The evidence was mounting that the problem was the bus. It seemed that the CPU was only intermittently able to access the ROM, and when it did, the data was often incorrect. This suggests something is making a lot of noise on the bus.
Given that the machine has been sitting untouched in my living room, and was in a known working state before getting on the plane, it seemed likely that the problem was physical, not electronic. What kind of physical ailment could cause a noisy bus? A loose or misaligned backplane connection is certainly the most obvious. However, one of the first things I did was clean and reseat all the cards, just to eliminate dust and vibration as culprits.
I was somewhat stumped at this point, and so I started poking around at various connectors, and checking signals at random with the probe. Sometimes, when you get stuck, it’s because you need more data about the problem. You don’t always know where that new data will come from, so random exploratory observation can bear fruit. Often from a most unexpected source, as in this case.

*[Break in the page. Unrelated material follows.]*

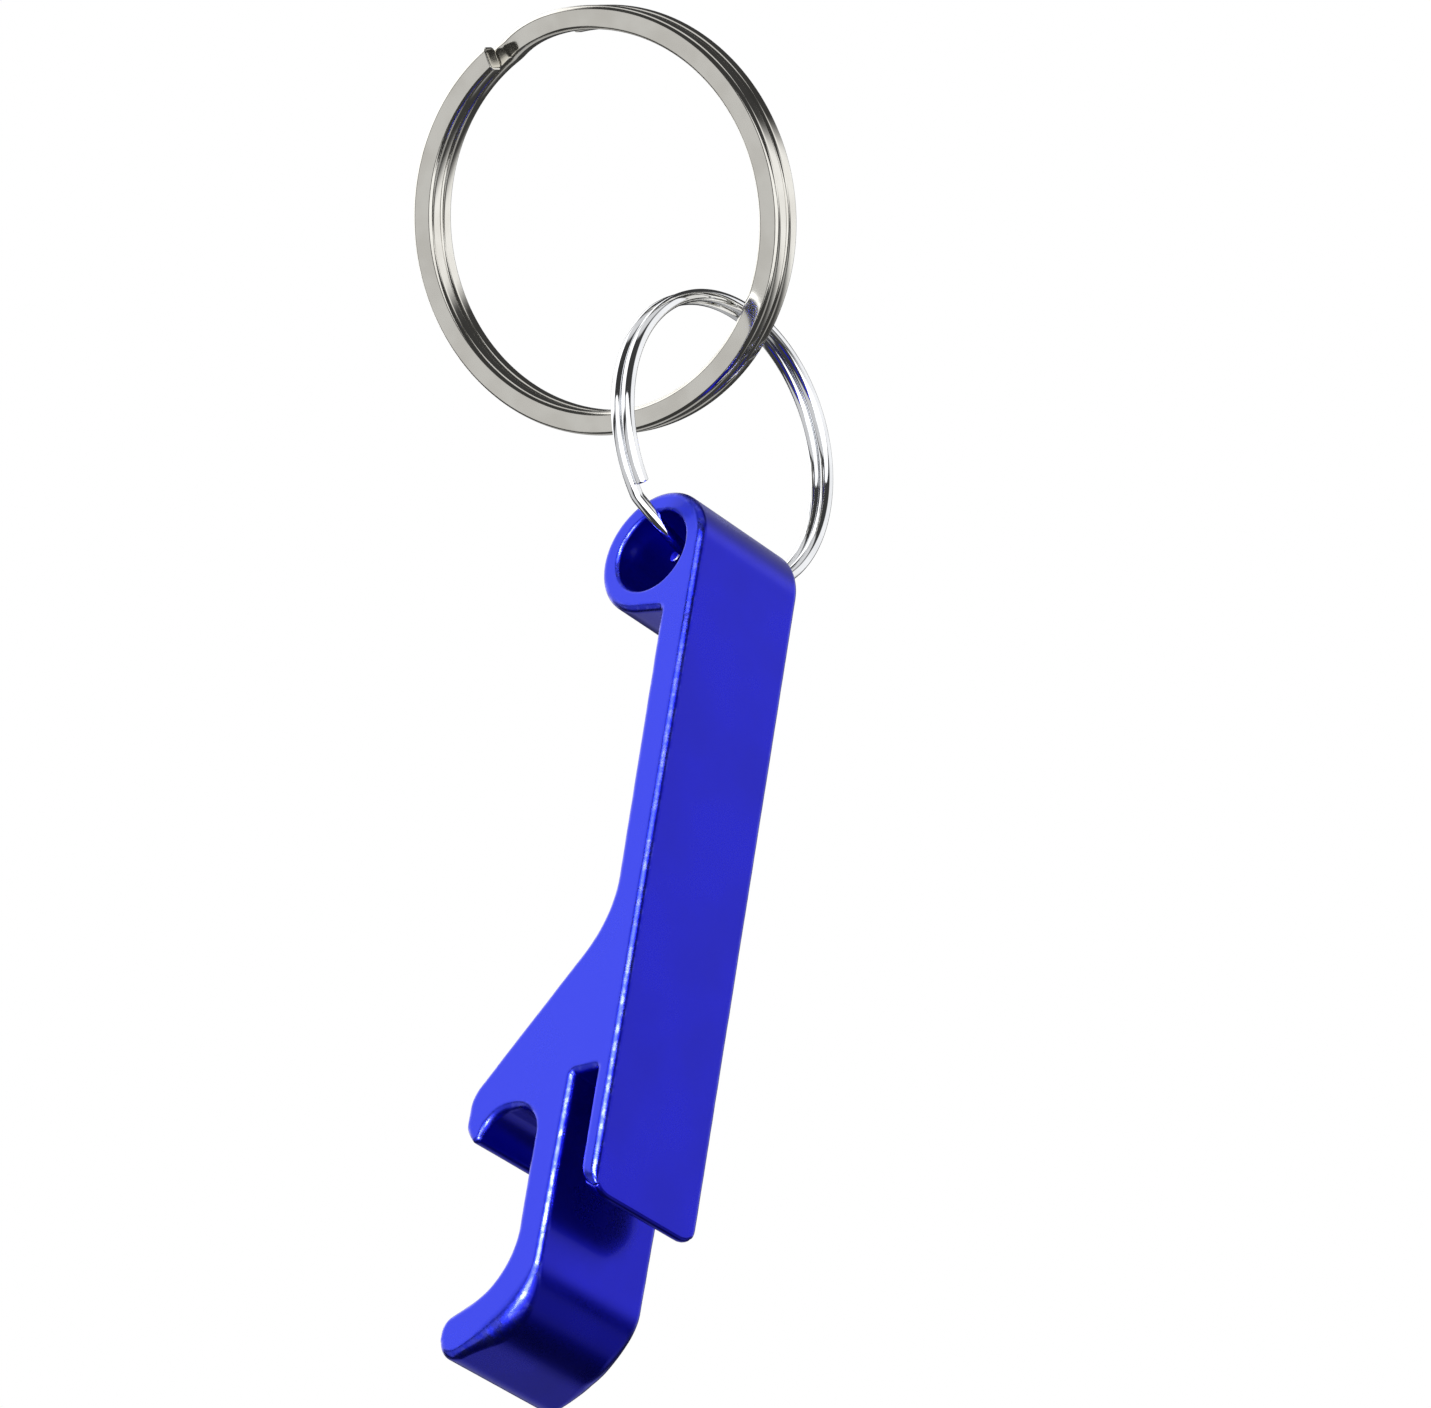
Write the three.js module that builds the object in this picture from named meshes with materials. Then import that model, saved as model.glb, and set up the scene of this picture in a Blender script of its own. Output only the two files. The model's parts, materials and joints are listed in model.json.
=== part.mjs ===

While probing around like a baked monkey, the machine suddenly started working perfectly! Then I bumped the graphics card by accident, and it died again. I wiggled the graphics card, and it rebooted. I held the graphics card to one side, and the machine worked. Then I let go, and it died. The problem was clearly the graphics card not sitting well in its slot. It might be oxidation on the card edge, a rogue tortoise-shell cat hair, or the slot connectors getting tired, but it was clear the connection between the graphics card and the bus was not awesome. A poor connection means resistance and noise, and that plays havoc with digital busses. The graphics card is especially prone to this, because it’s the highest-speed portion of the system. It runs at 20MHz- about the lowest you can get away with and still jam out a decent number of VGA pixels. 20MHz is high enough that the mean old physics underlying digital electronics starts to rear its ugly head. Things like impedance matching and parasitic capacitance start to matter. It ain’t TTL Lego any more. When the high speed portions of the machine aren’t happy, they make sure the rest of the machine isn’t happy either. High speed misery loves low speed company, and the graphics card will happily flood the bus with noise if you let it.
With the problem identified, I cleaned up the graphics card connector as best I could, reseated it, and secured it firmly in the backplane with the mounting hardware. All seems well again, and Veronica now stays running while being jostled. It seems a little gremlin got in there somewhere, but I managed to send it packing with a little perseverance. Computers are sensitive beasts- homemade ones in particular. The slightest bit of dust or corrosion in the wrong place may be all it takes to bring it all down.
I celebrated my success with a rousing game of Veronica Pong.